How To Find Your Writing Voice (and not sound like a robot)

find your writing voice
This guest post comes to us via Tara Swiger, author, maker and Starship Captain. She leads creatives on explorations on her site and squeals about geekery, vegan pies, and hot pink on Twitter.

So you’ve heard that you need a ‘writing voice’ - but where does one find such a thing?

And if you can’t find your writing voice, does that mean you’re not a good writer? Or that you can’t write?

Not at all! It’s not that you don’t know how to write. It’s that you’re uncomfortable. If you can get comfortable, you can get flowing, friendly posts written. I promise.

Here’s how to find your writing voice (and actually like what comes out)
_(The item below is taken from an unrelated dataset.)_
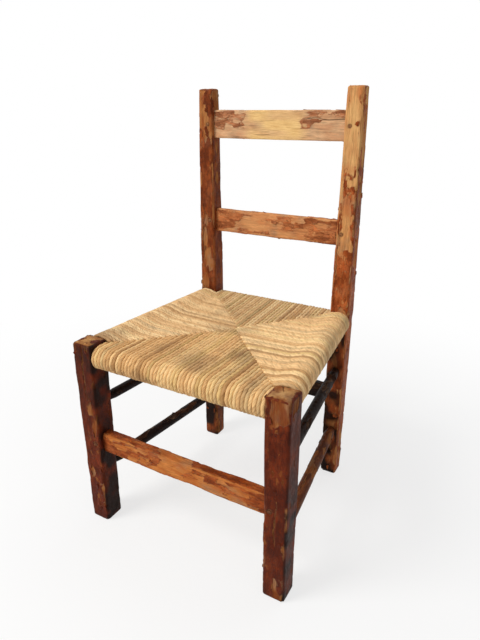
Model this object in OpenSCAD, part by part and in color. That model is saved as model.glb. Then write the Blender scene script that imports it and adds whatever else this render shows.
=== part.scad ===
// A low ladder-back chair with a rush seat, pegged and tenoned together.
// Millimetres, +Z up, +Y towards the back, origin on the floor under the middle of the chair.

/* [Overall] */
// Height of the back posts above the floor
back_h = 650; // [540:5:780]
// Height of the front legs, which end flush with the rush
seat_h = 302; // [250:1:365]
// Spacing of the front legs at the seat, centre to centre
front_w = 312; // [262:1:376]
// Spacing of the back posts at the floor, centre to centre
back_w = 242; // [202:1:292]
// Front legs to back posts at the floor, centre to centre
depth = 281; // [234:1:338]

/* [Lean] */
// How far the back posts lean back between floor and top
lean = 18.5; // [0:0.5:30]
// How far each back post leans out between floor and top
back_splay = 8.5; // [0:0.5:14]
// How far each front leg leans in between seat and foot
front_splay = 4; // [0:0.5:8]

/* [Posts] */
// Side of a front leg at the seat
leg_top = 34.5; // [28:0.5:42]
// Side of a front leg at the floor
leg_foot = 31; // [26:0.5:38]
// Side of a back post at the seat
post_seat = 30; // [25:0.5:37]
// Side of a back post at its top
post_top = 26; // [21:0.5:32]
// Side of a back post at the floor
post_foot = 26; // [21:0.5:32]
// Bevel along the corners and around the ends of every post
post_bevel = 2.5; // [1:0.5:5]

/* [Back slats] */
// From the top of the posts down to the middle of the top slat
top_slat_drop = 57; // [35:1:75]
// Width of the top slat, up and down
top_slat_h = 46; // [36:1:56]
// From the seat up to the middle of the lower slat
low_slat_rise = 128; // [90:1:155]
// Width of the lower slat, up and down
low_slat_h = 40; // [30:1:48]
// Thickness of both slats
slat_t = 12; // [9:0.5:16]

/* [Stretchers] */
// Height of the middle of the front stretcher
front_bar_z = 139; // [115:1:165]
// Width of the front stretcher, up and down
front_bar_h = 31; // [24:1:38]
// Thickness of the front stretcher
front_bar_t = 16; // [12:0.5:20]
// Height of the middle of the rear stretcher
rear_bar_z = 150; // [120:1:180]
// Width of the rear stretcher, up and down
rear_bar_h = 26; // [20:1:32]
// Thickness of the rear stretcher
rear_bar_t = 14; // [11:0.5:18]
// Height of the lower side rungs
low_rung_z = 87; // [70:1:105]
// Radius of the lower side rungs
low_rung_r = 8; // [6.5:0.5:10]
// From the middle of the front stretcher up to the upper side rungs
high_rung_rise = 60; // [45:1:72]
// Radius of the upper side rungs
high_rung_r = 7.5; // [6.5:0.5:9]

/* [Seat] */
// Radius of the four seat rails inside the rush
rail_r = 12; // [10:0.5:14.5]
// Thickness of the layer of rush cord around a rail
rush_t = 6; // [4:0.5:8]
// How much higher the side rails sit than the front and back ones
rail_step = 6; // [4:0.5:8]
// Thickness of the seat between its rails
seat_t = 27; // [22:0.5:32.5]
// Height of the straw packing inside the seat
packing_h = 17; // [12:0.5:20]
// Wall of crossing cords between two pockets of packing
pocket_wall = 4; // [3:0.5:6]

/* [Joints] */
// Radius of the seat rails' tenons
rail_tenon_r = 7; // [5.5:0.25:8.5]
// Radius of the side rungs' tenons
rung_tenon_r = 5.5; // [4.5:0.1:6.6]
// Length of a round tenon inside its post
tenon_l = 20; // [14:1:24]
// Length of a slat's or flat stretcher's tenon inside its post
flat_tenon_l = 18; // [15:1:20]
// Shoulder above and below a flat tenon
tenon_shoulder = 4; // [2:0.5:6]
// Shoulder on each cheek of a flat tenon
tenon_cheek = 2; // [1:0.5:3]
// Radius of the pegs that pin the flat tenons
peg_r = 2.5; // [2:0.25:3]
// From a post's inner face to the middle of its pegs
peg_inset = 9; // [7:0.5:11]

/* [Hidden] */
$fn = 48;
fit_gap = 0.15;        // around every tenon in its mortise
end_gap = 1;           // past the end of every tenon
shoulder_gap = 0.2;    // between a board's shoulder and its post
peg_gap = 0.05;        // around every peg in its hole
peg_proud = 0.3;       // how far a peg's head stands out of its post
peg_past = 5;          // how far a peg runs on behind its tenon
rush_gap = 0.3;        // between the rush and the wood that it touches
neck = 1.5;            // plain end of a rung before it swells
swell = 18;            // length over which a rung swells to its full radius
board_bevel = 1.5;     // bevel along the boards' four long edges
slice_h = 0.2;         // thickness of the slices that shape a post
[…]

1. Find your writing voice by talking TO a real person

Instead of thinking of your “audience”, pick just one person. If you have a passel of friendly clients, pick one that really gets you and what you do. Now write your post like you’re having a conversation with her.
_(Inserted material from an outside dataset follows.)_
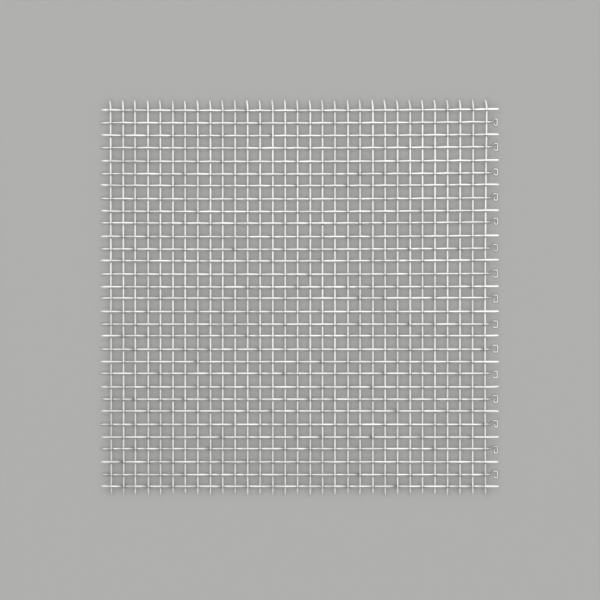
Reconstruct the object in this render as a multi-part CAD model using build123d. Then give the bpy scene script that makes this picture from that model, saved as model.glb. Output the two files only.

If you don’t have any clients (yet), picture your ideal client. Why does she come to you? What do you help her with? Spend a few minutes writing a loving description of your new best friend, and then write a post as if she already loves you, and you’re talking to her.

2. Find your writing voice by writing in your zone

Kelly Parkinson has this awesome (free) assessment to figure out where your zone is. Do you like thinking about systems and applying logic? Or are you a big dreamer and picture-painter? No matter what your zone is, you can find a way to write in it…even if it means you don’t write.
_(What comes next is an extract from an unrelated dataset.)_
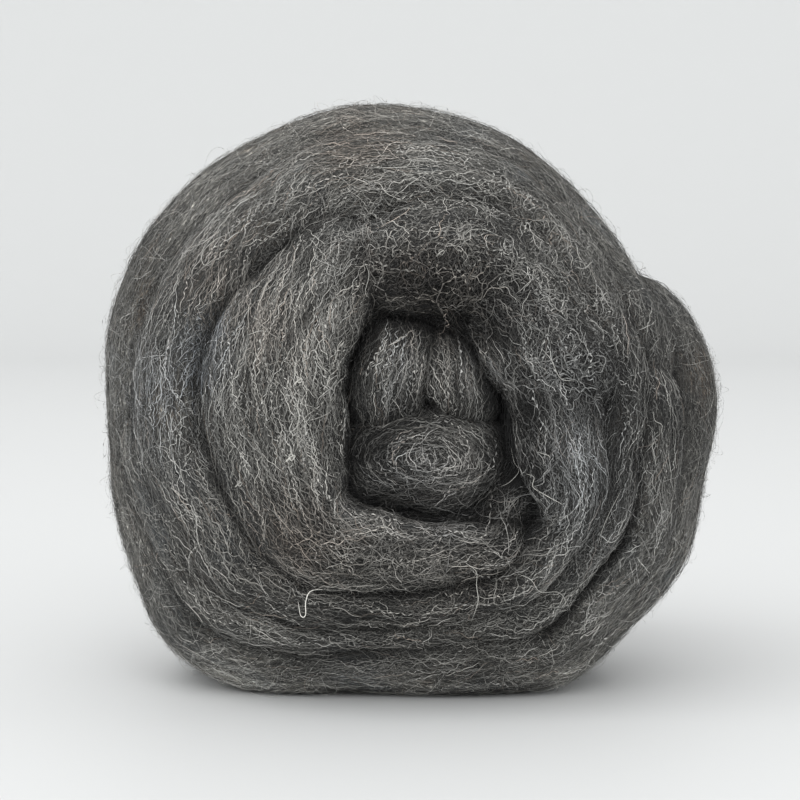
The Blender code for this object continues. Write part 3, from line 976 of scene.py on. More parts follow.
# Where the wool is lighter or darker, browner or bluer: the place seen at the eye, its size, the
# change in the tone's logarithm, and how much brown or slate wool there is in it.
TINTED_SPOTS = (
    # right, up, radius, tone, brown, slate
    (-12.5, 52.5, 7.0, 0.0, 1.0, 0.0),
    (-40.0, 25.5, 6.0, 0.0, 0.7, 0.0),
    (-23.0, -25.0, 8.0, -0.3, 0.8, 0.0),
    (-29.0, 17.0, 7.0, 0.2, 0.5, 0.0),
    (-41.0, 11.0, 5.0, 0.2, 0.0, 1.0),
    (-52.0, 2.0, 10.0, 0.25, 0.0, 0.6),
    (-61.0, -8.0, 12.0, 0.2, 0.0, 0.0),
    (-61.0, 9.0, 8.0, 0.2, 0.0, 0.0),
    (-44.0, 42.0, 8.0, 0.25, 0.0, 0.0),
    (-53.0, -29.0, 10.0, 0.3, 0.0, 0.0),
    (-45.0, 33.0, 13.0, 0.2, 0.0, 0.1),
    (-28.0, 46.0, 12.0, 0.3, 0.0, 0.0),
    (-10.0, 37.0, 5.0, 0.4, 0.0, 0.1),
    (-17.0, 25.0, 4.0, 0.35, 0.0, 0.1),
    (-21.0, -3.0, 9.0, 0.1, 0.0, 0.0),
    (3.0, 20.5, 10.0, -2.1, 0.5, 0.0),
    (-31.0, 28.0, 2.8, -0.7, 0.0, 0.0),
    (-25.5, 31.5, 2.8, -0.7, 0.0, 0.0),
    (-20.0, 34.5, 2.8, -0.6, 0.0, 0.0),
    (-3.0, 0.6, 4.0, -0.5, 0.0, 0.0),
    (4.9, 0.6, 4.0, -0.45, 0.0, 0.0),
    (12.8, -7.3, 3.0, -0.7, 0.0, 0.0),
    (20.7, 0.6, 3.0, -0.7, 0.0, 0.0),
    (12.8, 16.3, 2.5, -0.8, 0.0, 0.0),
    (-10.8, -7.3, 2.5, -0.9, 0.0, 0.0),
    (37.4, 8.7, 4.0, -0.4, 0.0, 0.0),
    (37.4, 0.6, 4.0, -0.4, 0.0, 0.0),
    (-26.6, -30.9, 4.0, 0.45, 0.0, 0.0),
    (-10.8, -30.9, 4.0, -0.3, 0.0, 0.0),
    (28.6, -7.3, 3.5, 0.3, 0.0, 0.0),
    (-8.0, 26.0, 6.0, -0.8, 0.2, 0.0),
    (-3.0, 28.0, 7.0, -0.4, 0.0, 0.0),
    (14.5, 20.0, 7.5, -1.4, 0.0, 0.0),
    (30.0, 32.0, 9.0, 0.45, 0.0, 0.0),
    (15.0, 14.0, 3.0, -1.0, 0.0, 0.0),
    (20.0, 30.0, 14.0, -0.4, 0.0, 0.0),
    (27.0, 8.0, 12.0, -0.35, 0.0, 0.2),
    (36.0, 6.0, 12.0, -0.6, 0.0, 0.1),
    (48.0, -5.0, 8.0, -0.45, 0.0, 0.0),
    (31.0, -15.0, 13.0, -0.3, 0.0, 0.4),
    (32.0, -8.0, 5.0, 0.6, 0.0, 0.2),
    (-10.0, 13.0, 2.8, -0.9, 0.0, 0.0),
    (-10.0, 5.0, 2.8, -0.9, 0.0, 0.0),
    (-10.5, -6.5, 5.0, -2.0, 0.0, 0.0),
    (-18.5, -19.0, 7.0, -0.35, 0.0, 0.0),
    (-4.0, 9.0, 4.0, 0.3, 0.0, 0.4),
    (11.5, 8.5, 3.5, 0.6, 0.0, 0.4),
    (4.0, 12.5, 3.0, 0.8, 0.0, 0.0),
    (-1.5, -2.0, 5.0, -0.9, 0.0, 0.0),
    (2.5, 4.0, 3.0, -0.6, 0.0, 0.0),
    (20.5, -1.0, 5.0, -1.6, 0.1, 0.0),
    (37.0, -15.5, 6.0, -0.4, 0.0, 0.0),
    (22.5, -11.0, 4.0, -1.2, 0.2, 0.0),
    (17.0, -14.0, 4.5, -0.8, 0.0, 0.0),
    (20.0, -23.0, 4.5, -1.6, 0.2, 0.0),
    (13.5, -31.0, 6.5, -1.0, 0.2, 0.0),
    (-3.0, -39.0, 8.0, -0.4, 0.0, 0.0),
    (4.0, -21.5, 4.5, 0.4, 0.0, 0.2),
    (-12.8, -20.0, 3.5, 0.5, 0.0, 0.0),
    (-4.0, -12.0, 6.0, -0.6, 0.0, 0.2),
    (2.0, -14.0, 11.0, -0.45, 0.3, 0.2),
    (0.0, -32.0, 14.0, -0.3, 0.2, 0.0),
    (-12.0, -42.0, 10.0, -0.45, 0.0, 0.0),
    (45.0, -33.0, 14.0, 0.35, 0.0, 0.1),
    (38.0, -42.0, 7.0, 0.3, 0.0, 0.0),
    (0.0, 58.0, 24.0, 0.35, 0.0, 0.0),
    (-37.0, -58.0, 13.0, 0.9, 0.0, 0.0),
    (-5.0, -58.0, 14.0, 0.5, 0.0, 0.0),
    (31.0, -58.0, 8.0, 0.7, 0.0, 0.0),
    (58.0, 0.0, 12.0, -0.15, 0.0, 0.0),
)

# The curled end's fibres lie in ovals: the ovals' middle, and how long and high they are.
SWIRL_TURN = 8             # the curled end's place among the turns
SWIRL_MIDDLE = (1.2, -9.2)
SWIRL_SHAPE = (18.0, 10.0)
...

You can get that content out in a zillion ways: “write” via voice memos in your phone (and transcribe them later), have someone interview you, record a video or a podcast, take photos. Find your most comfortable way of communicating, and blog with it.

3. When you’re finding your voice, check yourself, before you wreck yourself*

Once you’ve got some words on the screen, don’t hit publish just yet. Let it sit, and come back to it. Writers insist that writing is rewriting.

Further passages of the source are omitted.